Sunday morning and my crew is, if not well-oiled, at least sufficiently tarred and feathered! We fire up the iron mainsail and head to the start line with morale at an initial 100%. On the gun, we head for outside the Ushant TSS; somewhat annoyingly the Eddystone is in our way and we are forced to drop east and watch Falcon smugly point higher to the west… but our battle is not yet over with this 2-handed band of blue-hulled pirates!

In a few hours the fleet is splitting either ‘inside’ or ‘outside’; we go west tracking Sea Crusader hoping to outwit our nemesis Kite Runner who has stubbornly maintained a mile‘s gap ahead of us all day. By 0400 we are clear of the TSS and heading south. I turn on the engine to charge batteries to be somewhat panicked at the ensuing alarms from chart plotters, telflex, and autopilot… the batteries and electronics are cooking at a charge rate of 18 volts! Engine is rapidly turned off, emergency power procedures initiated, and brain engaged to ‘well that’s not good’ mode. Morale level dipping.

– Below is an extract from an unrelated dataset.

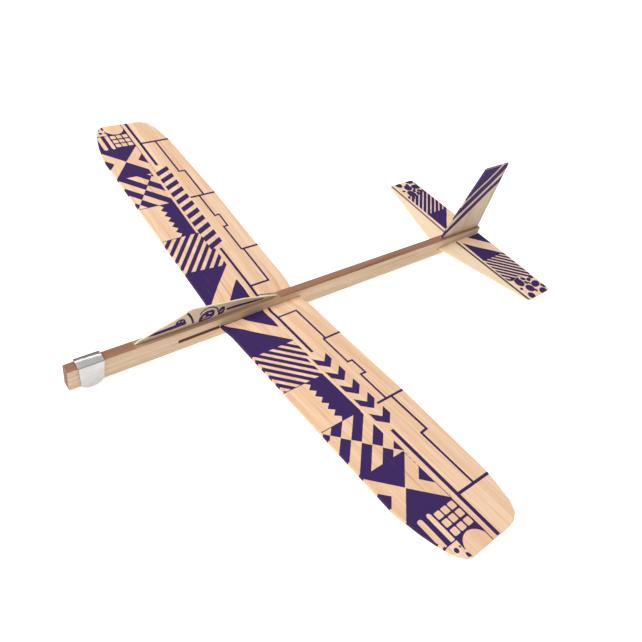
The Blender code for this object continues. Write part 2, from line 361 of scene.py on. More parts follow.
def cover(layers, board, cuts):
    """Triangles of the inked area in flat coordinates: each layer is drawn over those before it."""
    coords, faces, owner = [], [], []

    def add(points):
        if area(points) < 0:
            points = points[::-1]
        start = len(coords)
        coords.extend(Vector(p) for p in points)
        faces.append(list(range(start, start + len(points))))
        return len(faces) - 1

    board_id = add([(x * MM, y * MM) for x, y in board])
    for kind, shapes in layers:
        owner.append((kind, [add(chopped(shape)) for shape in shapes]))
    edges = []
    for (x0, y0), (x1, y1) in cuts:
        edges.append((len(coords), len(coords) + 1))
        coords.extend((Vector((x0 * MM, y0 * MM)), Vector((x1 * MM, y1 * MM))))
    points, _, tris, _, _, origins = geometry.delaunay_2d_cdt(coords, edges, faces, 1, 1e-7, True)
    kept = []
    for tri, inside in zip(tris, origins):
        inside = set(inside)
        if board_id not in inside:
            continue
        state = "bare"
        for kind, ids in owner:
            if inside.issuperset(ids):
                state = kind
        if state == "ink":
            kept.append(tuple(tri))
    return points, kept


def split_pinches(tris):
    """Gives each fan of triangles its own corner, so that areas that only touch at a point come apart."""
    parent = {}

    def find(item):
        parent.setdefault(item, item)
        while parent[item] != item:
            parent[item] = parent[parent[item]]
            item = parent[item]
        return item

    by_edge = {}
    for index, tri in enumerate(tris):
        for a, b in zip(tri, tri[1:] + tri[:1]):
            by_edge.setdefault(frozenset((a, b)), []).append(index)
    for edge, owners in by_edge.items():
        for corner in edge:
            for other in owners[1:]:
                parent[find((owners[0], corner))] = find((other, corner))
    numbers = {}
    origin = []
    out = []
    for index, tri in enumerate(tris):
        face = []
        for corner in tri:
            root = find((index, corner))
            if root not in numbers:
                numbers[root] = len(origin)
                origin.append(corner)
            face.append(numbers[root])
        out.append(tuple(face))
    return origin, out


def pulled_in(points, amount):
    """Outline moved inwards by an even amount."""
    corners = [Vector(point) for point in points]
    out = []
    for before, here, after in zip(corners[-1:] + corners[:-1], corners, corners[1:] + corners[:1]):
        first = (here - before).orthogonal().normalized()
        second = (after - here).orthogonal().normalized()
        out.append(tuple(here + (first + second) * (amount / (1.0 + first.dot(second)))))
    return out


def board_of(outline, root):
    """Where ink may lie on a half sheet: its outline pulled in a little, from the root outwards."""
    points = pulled_in(outline, EDGE_INSET)

    def at_root(inner, outer):
        share = (root - inner[0]) / (outer[0] - inner[0])
        return (root, inner[1] + share * (outer[1] - inner[1]))

    return [at_root(points[0], points[1])] + points[1:-1] + [at_root(points[-1], points[-2])]


def within(point, polygon):
    """Whether a point lies inside a polygon."""
    u, v = point
    odd = False
    for (u0, v0), (u1, v1) in zip(polygon, polygon[1:] + polygon[:1]):
        if (v0 > v) != (v1 > v) and u < u0 + (v - v0) / (v1 - v0) * (u1 - u0):
            odd = not odd
    return odd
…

By dawn the wind is directly off Arkyla’s stern. I set the rig to pole out the twin headsails - a sail plan that has previously proven to be magnificent downwind; however, with a following sea constantly kicking our stern and rolling the boat, the goose wings are forever collapsing, progress is slow and, with frequent banging, rather annoying. We suspect that the genoas knocking the radar and mast may have caused an intermittent fault with the AIS so decide to change tactic and continue south by broad reach gybes. Morale declining furhter.

Midnight Monday into Tuesday - the wind has freshened and seas have built significantly. Arkyla, still under full main and genoa, is surfing at a rather alarming speed. The off-watch crew is called on deck to help reef-down; they were unprepared for the interruption to their sleep - I was unprepared for their nightwear choices of unicorn onesie and baby-doll negligée… I won’t disclose the watch rota! We effectively lose 10 miles on the boats chasing us as we head further west to gain the angles needed to maintain a decent speed. Morale now also in danger of collapse.

Fast forward… Falcon appears on our AIS – the first boat seen from the ‘inside’ lot. We suspect they have hit the gin over night as they make several 360-degree manoeuvres over the course of the next few hours; Ade and Bev swear these were made to control their Bluewater runner rig in the shifting conditions – I remain to be convinced! Morale on Arkyla creeping back up into the orange zone.

1600 hours on Wednesday and we look curiously on at the line of advancing frontal clouds behind us. Suspicious that the wind gods are plotting against us again, we reef down and, not a minute later, 8 knots increase to 30 and turns 180 degrees. Arkyla 1 – Thor 0.

With winds no longer sufficient to propel us to Bayona in time for Mike’s flight home, we reluctantly turn on the engine (after a few hours immersed in the small print of the Balmar instruction manual and the battery box to fix the charging issue) and, right on cue, six dolphin tag along to ride our bow wave for the better part of an hour. This would have been the highlight of the passage except, a few minutes later, a pod of 8 pilot whales swim alongside us showing us the way to Finnisterre. Morale recharged and in float mode.

Dawn Thursday and we coast along south under engine in near calm conditions. In the literal blink of an eye, we are hit with 30 knots and 3m short steep seas on the nose. Maybe not quite survival conditions, but not exactly fun either. Mark is, unbelievably, happily cooking a full English for the boys; I am not unsurprised in Bayona to find a pork sausage embedded in the panelling opposite the galley!

1600 hours and we cross the line – Biscay defeated, morale recovered, champagne popped, and Bayona shower block desecrated!